Este empreendimento integra o 15º Plano Quinquenal (2025–2030) e faz parte do pacote de estímulo de cerca de US$ 170 bilhões para impulsionar a infraestrutura nacional.

Impactos geopolíticos

A simples capacidade de modular o fluxo de água torna a hidrelétrica um instrumento de poder: graficamente, o projeto exemplifica a diplomacia coercitiva chinesa na Ásia Meridional. Os principais efeitos geopolíticos incluem:

  • Índia: receio de redução de volume hídrico durante monções para o norte de Arunachal Pradesh, área disputada entre os países. Nova Deli já reforça acordos com Bangladesh, Nepal e Butão para monitoramento conjunto. Em julho de 2025, o governo indiano propôs formalmente à China um mecanismo bilateral para troca periódica de dados hidrológicos, como tentativa de prevenir crises e aumentar a previsibilidade dos fluxos transfronteiriços.
  • Bangladesh: alerta para impactos no sistema de deltas, com potenciais mudanças nos padrões de inundação e na dinâmica de sedimentos, vitais para a agricultura do país.
  • Alianças regionais: o projeto acelera conversas em foros multilaterais (BRICS, G20) sobre gestão de recursos hídricos transfronteiriços.
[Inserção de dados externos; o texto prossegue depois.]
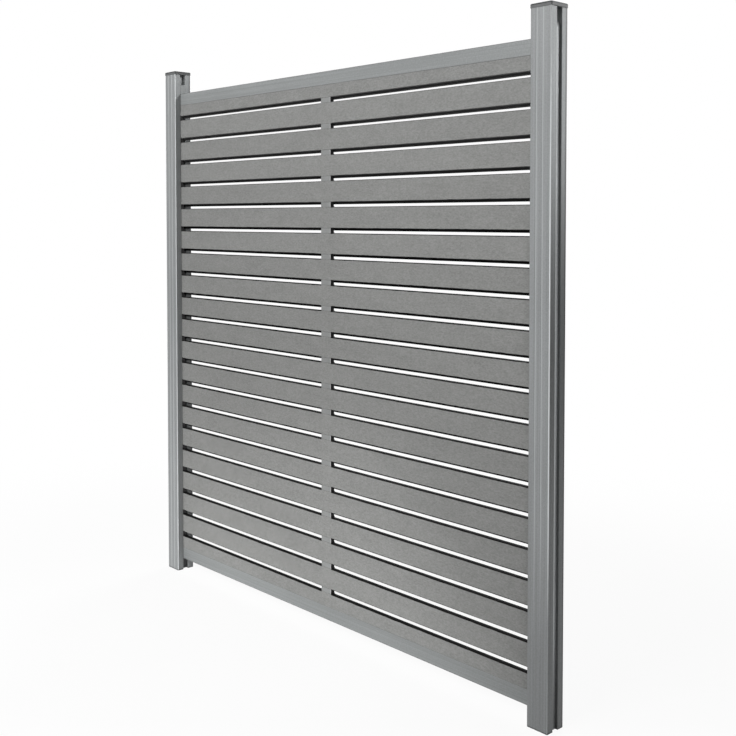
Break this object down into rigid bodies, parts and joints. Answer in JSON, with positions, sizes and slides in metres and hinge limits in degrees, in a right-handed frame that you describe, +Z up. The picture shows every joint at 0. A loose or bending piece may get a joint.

Questões ambientais e sociais

Organizações ambientais apontam riscos sérios:

  • Biodiversidade: o trecho de Mêdog é um dos mais ricos em espécies endêmicas do Himalaia.
  • Deslocamentos: embora em área de baixa densidade populacional, comunidades tibetanas podem ser reassentadas.
  • Segurança geológica: a zona é propensa a terremotos e deslizamentos, exacerbados por grandes obras civis.

Além disso, especialistas alertam que grandes projetos hidrelétricos podem alterar os padrões regionais de precipitação, afetando o microclima e o ciclo hidrológico local. A interrupção no fluxo natural de sedimentos e umidade também pode influenciar ecossistemas a centenas de quilômetros rio abaixo.

Grupos como International Rivers e WWF defendem a realização de estudos de impacto independentes e transparentes antes de ampliar o projeto.

Sustentabilidade e energia limpa

A hidreletricidade é crucial para a China reduzir emissões de carbono até 2060. A Medog adicionará 60 GW de capacidade renovável ao sistema, contribuindo para a meta de neutralidade de carbono e para atender ao crescente consumo no leste do país.

Por outro lado, a construção em larga escala gera picos de emissões de CO₂ pela produção de cimento e aço—um custo ambiental transitório destacado por analistas de infraestrutura.

Conclusão

A Estação Hidrelétrica de Medog simboliza o novo eixo de poder da água no século XXI. Seu impacto transcende a geração de energia: redefinirá relações diplomáticas, testará acordos transfronteiriços e servirá de termômetro para o equilíbrio entre desenvolvimento e conservação.

Para analistas de geopolítica, acompanhar a evolução do Medog será essencial. A hidreletricidade, agora, não é apenas renovável — é estratégica.